Thursday, January 08, 2009

Where Oh Where?

Every once in a while, I get hit by thoughts of self-questioning about where life seems to be taking me.

To some extent, I feel like I'm lagging behind my peers (the really high flyer, stylo type), contented to languish in blissful ignominy and mediocrity.

And yet, there's a part of me that can't believe this is all my life has to offer. To remain as a nobody, to watch as people my age, my school mates, my friends, race ahead and achieve things that matter to them.

But therein lies the problem - I'm not sure what I want from life.

Everything tends to go a little fuzzy when I'm lazing about, watching tv, reading a book, lounging about and doing nothing in particular.

There seems to be no drive to say, hey, I should be doing SOMETHING, something meaningful, or something that's going to move me forward, be it in career, in relationships, or in getting noticed by the world.

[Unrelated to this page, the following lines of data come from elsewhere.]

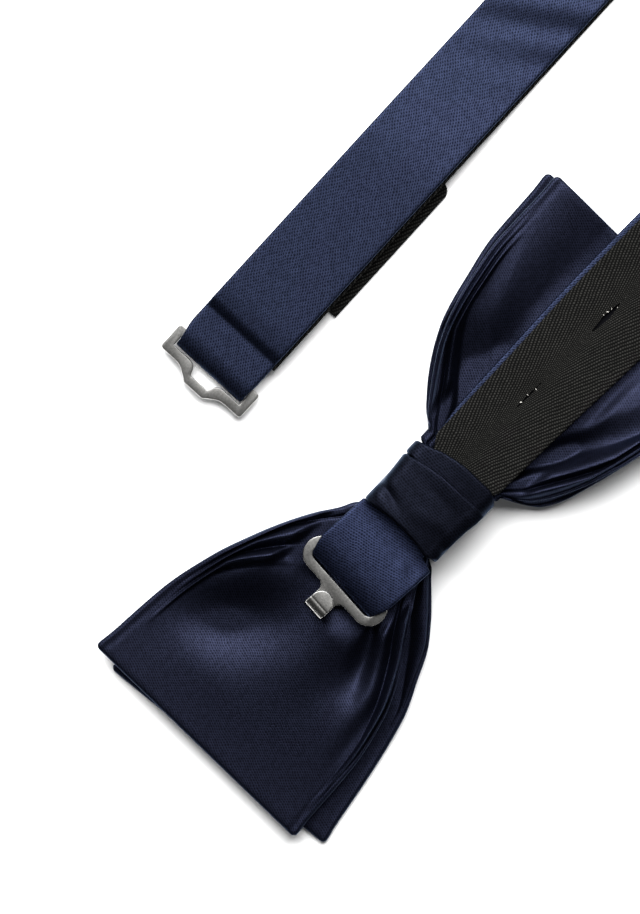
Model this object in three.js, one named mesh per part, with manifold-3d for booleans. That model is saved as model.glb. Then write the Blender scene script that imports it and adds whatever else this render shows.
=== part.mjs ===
// Pre-tied batwing bow tie with a hook and eye neckband, lying on its front. Millimetres.
// X runs along the bow, from the wing under the hook to the wing that the neckband crosses.
// Y runs from the bow towards the returning end of the neckband. Z stands up from the surface
// that the tie lies on, so the back of the bow faces up. The origin is the middle of the knot's
// front face. Wings, pleats and widths are tables of shares of the named sizes below.
import * as THREE from 'three';
import { mergeVertices } from 'three/addons/utils/BufferGeometryUtils.js';
import Module from 'manifold-3d';

const wasm = await Module();
wasm.setup();

const { lerp, smoothstep, degToRad } = THREE.MathUtils;

// Cloth, steel and the gap between pieces that touch
const gap = 0.3;
const leafWall = 1.5;
const wrapWall = 1.0;
const satinWall = 0.9;
const tapeWall = 0.8;
const plateWall = 0.9;

// Bow
const hookWing = 65.1;
const bandWing = 61.8;
const frontShortfall = 1.4;
const leafHalf = 26.8;
const waistHalf = 8.2;
const pleatRise = 1.0;
const pinchHeight = 2.4;
const archRise = 1.7;
const hookWingTurn = 4.5;
const bandWingTurn = 1.2;

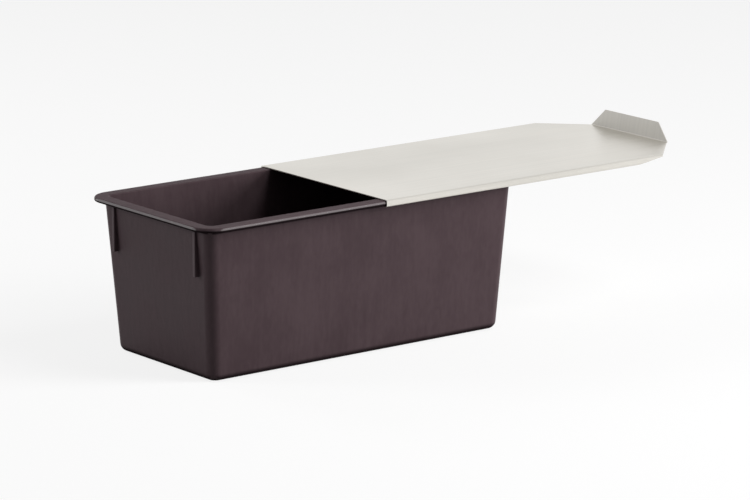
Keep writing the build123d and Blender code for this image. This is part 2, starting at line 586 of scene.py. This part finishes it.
# %% Sizes of the sheet
sheet = 0.8 * mm
inside_fold = 0.8 * mm
outside_fold = inside_fold + sheet
hook_reach = 5 * mm
hook_cut_run = 25 * mm
corner_cut = 33 * mm
tab_height = 15 * mm
tab_end_inset = 14 * mm
tab_lean = math.radians(10.5)
tab_corner = 1.5 * mm
lid_top_clearance = 0.2 * mm

plate_top = rim_top + lid_top_clearance + sheet
side_face = lid_high.y
plain_end = lid_low.x
hook_foot = lid_low.z
tab_turn = right_angle - tab_lean
tab_strip = tab_height - outside_fold
tab_fold = lid_high.x - outside_fold * math.cos(tab_lean) - tab_strip * math.sin(tab_lean)
tab_middle = plate_top + inside_fold
tip_height = tab_middle + tab_strip * math.cos(tab_lean)
hook_start = tab_fold - corner_cut
fold_end = side_face - corner_cut
print("sheet", round((tab_fold - plain_end) / mm, 1), "mm long to the tab's fold")

# %% Fold half of the sheet
fold_steps = 8
same_place = sheet / 100
mesh = bmesh.new()


def edges_at(axis, value):
    """The edges of the sheet that lie at one X, Y or Z."""
    return [edge for edge in mesh.edges
            if all(abs(corner.co[axis] - value) < same_place for corner in edge.verts)]


def fold(edges, middle, axis, angle):
    """Spin an edge round the middle of a fold, and give the edges at its far side."""
    spun = bmesh.ops.spin(mesh, geom=corners_of(edges) + edges, cent=middle, axis=axis, angle=angle,
                          steps=fold_steps, dvec=(0, 0, 0), use_merge=False, use_duplicate=False)
    return [item for item in spun["geom_last"] if isinstance(item, bmesh.types.BMEdge)]


def pull_out(edges, step):
    """Extrude edges by a step, and give the new edges."""
    out = bmesh.ops.extrude_edge_only(mesh, edges=edges)["geom"]
    bmesh.ops.translate(mesh, verts=[item for item in out if isinstance(item, bmesh.types.BMVert)], vec=step)
    return [item for item in out if isinstance(item, bmesh.types.BMEdge)]


half_plate = side_face - outside_fold
length = tab_fold - plain_end
stretch = Matrix.Diagonal((length / 2, half_plate / 2, 1, 1))
place_plate = Matrix.Translation((plain_end + length / 2, half_plate / 2, plate_top))
bmesh.ops.create_grid(mesh, x_segments=1, y_segments=1, size=1, matrix=place_plate @ stretch)
side_edge = edges_at(1, half_plate)
upright = fold(side_edge, (0, half_plate, plate_top - outside_fold), (1, 0, 0), -right_angle)
upright = pull_out(upright, (0, 0, hook_foot - plate_top + 2 * outside_fold))
under = fold(upright, (0, half_plate, hook_foot + outside_fold), (1, 0, 0), -right_angle)
pull_out(under, (0, outside_fold - sheet - hook_reach, 0))
print("half sheet folded,", len(mesh.faces), "faces")

# %% [markdown]
# A cut is a plane through the sheet with everything beyond it cleared away. The hook ends are cut on a
# slant first, so that the lid finds the rim easily, and that cut touches only the faces below the plate.
# The corner cut then takes the plate and its fold together.

# %% Cut the hook end and the corner
def cut(faces, through, outwards):
    """Clear away what lies beyond a plane from these faces. Corners that others share are kept for them."""
    edges = once_each(edge for face in faces for edge in face.edges)
    own_corners = [corner for corner in corners_of(edges) if set(corner.link_faces) <= set(faces)]
    bmesh.ops.bisect_plane(mesh, geom=list(faces) + edges + own_corners, dist=sheet / 1000,
                           plane_co=through, plane_no=outwards, clear_outer=True)


hooks = [face for face in mesh.faces if face.calc_center_median().z < plate_top - outside_fold]
slant = Vector((hook_cut_run, 0, plate_top - outside_fold - hook_foot))
cut(hooks, (hook_start, 0, plate_top - outside_fold), (slant.z, 0, -slant.x))
cut(list(mesh.faces), (hook_start, side_face, plate_top), (1, 1, 0))

# %% Fold up the pull tab
tab_edge = [edge for edge in edges_at(0, tab_fold) if abs(edge.verts[0].co.z - plate_top) < same_place]
before_tab = set(mesh.faces)
bent = fold(tab_edge, (tab_fold, 0, tab_middle), (0, 1, 0), -tab_turn)
pull_out(bent, (tab_strip * math.sin(tab_lean), 0, tab_strip * math.cos(tab_lean)))
narrowing = (0, tip_height - plate_top, tab_end_inset)
cut([face for face in mesh.faces if face not in before_tab], (tab_fold, fold_end, plate_top), narrowing)
top_of_tab = max(corner.co.z for corner in mesh.verts)
tip_corner = max(corners_of(edges_at(2, top_of_tab)), key=lambda corner: corner.co.y)
tip_turn = math.radians(45)
bmesh.ops.bevel(mesh, geom=[tip_corner], offset=tab_corner * math.tan(tip_turn / 2), segments=5,
                profile=0.5, affect="VERTICES", material=-1)

# %% Mirror the half, and give the sheet its thickness
bmesh.ops.mirror(mesh, geom=mesh.verts[:] + mesh.edges[:] + mesh.faces[:], axis="Y", merge_dist=same_place)
bmesh.ops.remove_doubles(mesh, verts=mesh.verts, dist=same_place)
bmesh.ops.recalc_face_normals(mesh, faces=mesh.faces)
plate = max(mesh.faces, key=lambda face: face.calc_area())
if plate.normal.z < 0:
    bmesh.ops.reverse_faces(mesh, faces=mesh.faces)
print("open edges", sum(edge.is_boundary for edge in mesh.edges), "faces", len(mesh.faces))
lid = new_piece("folded_lid", mesh)

wall = lid.modifiers.new("sheet thickness", "SOLIDIFY")
wall.thickness = sheet
wall.offset = -1
wall.use_even_offset = True
softened = lid.modifiers.new("deburred edges", "BEVEL")
softened.width = 0.12 * mm
softened.segments = 2
softened.limit_method = "ANGLE"
softened.angle_limit = math.radians(50)
lid.modifiers.new("flat faces stay flat", "WEIGHTED_NORMAL").keep_sharp = True
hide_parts("sliding_lid")
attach(lid, "lid")

# %% [markdown]
# ## Brushed steel
# The sheet was brushed along its length while it was flat, and folded afterwards. So the fine lines go over
# the side folds without turning, and run straight up the tab. The pattern is drawn on the sheet as if it
# were unfolded again: what lies below the plate counts as further across, and what stands above it counts
# as further along. The grey follows the lines and, more softly, broad waves in the rolled sheet, because a
# plate of one even grey looks like paper. In the grey the waves are partly the sheet's own uneven tone and
# partly a painted sheen, standing for the patchy reflections of a rolled sheet.

# %% Brushed steel with the lines of the flat sheet
finish, place = new_finish("brushed steel")
x, y, z = parts_of(place)
along = x + (z - plate_top).at_least(0)
across = y + y.sign() * (plate_top - z).at_least(0)
flat = along.vector(across, 0)

fine_lines = flat.stretch(12, 2400, 1).noise(1, 2.0)
broad_lines = flat.stretch(2.5, 330, 1).noise(1, 3.0)
smudges = flat.noise(22, 3.0)
waves_and_sheen = flat.stretch(5, 9, 1).noise(1, 1.0)

steel = (0.65, 0.63, 0.58, 1)
bright_steel = (0.79, 0.764, 0.71, 1)
lines = fine_lines * 0.5 + broad_lines * 0.5
# Painted sheen: the broad waves make the steel's grey lighter and darker in patches.
colour = (lines * 0.55 + waves_and_sheen * 0.45).rise(0.3, 0.7).blend(steel, bright_steel)
roughness = 0.30 + 0.08 * lines.rise(0.3, 0.7) + 0.025 * smudges.rise(0.35, 0.65)
brushed = lines.bump(0.006 * mm, waves_and_sheen.bump(0.12 * mm))
metal = shader(place, {"Base Color": colour, "Metallic": 1.0, "Roughness": roughness, "Normal": brushed})
surface(place, metal)
lid.data.materials.append(finish)
print("brushed steel on", lid.name)

# %% [markdown]
# ## The two boxes
# The model and the finished pieces have to fill the same box, so both boxes are printed.

# %% Print the two boxes
boxes = {"cad": [list(corner) for corner in cad_box], "visual": [list(corner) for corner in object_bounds()]}
for name, (low, high) in boxes.items():
    print(name, [round(value / mm, 2) for value in low], [round(value / mm, 2) for value in high])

And usually I'm perfectly contented to let things just be, never having to try any harder. Should things happen, I'd let it happen. If things don't happen the way I want them to, so be it. Move on.

You might say, hang on a moment, don't you go for like a bazillion holidays a year, and have a boyfriend?

Sure, that's nice. I definitely do appreciate having a great relationship with my family and lead a relatively cushy life, something that not everyone can lay claim to.

And I'm definitely thankful for Fadzli, cos I'm not sure there's anyone else who can put up with my brand of craziness (trust me, there's plenty of that).

But is that it? How about personal accomplishments?

Yeah, the career seems to be coming along. But you see, I never thought about becoming a journo. It just happened. I didn't apply for the position. THEY called me. So I've never really thought about what lies ahead, or what I should be working towards, because I never really gave it careful consideration.

My thought process really was - there's a job, it seems fun, nothing else around that really excites me, need money, accept job.

And I've been lucky that they've sent me for to Germany, recognised my work, been published occasionally in print... but again, is that enough?

Is it? IS IT?

Or am I just being greedy and wanting everything?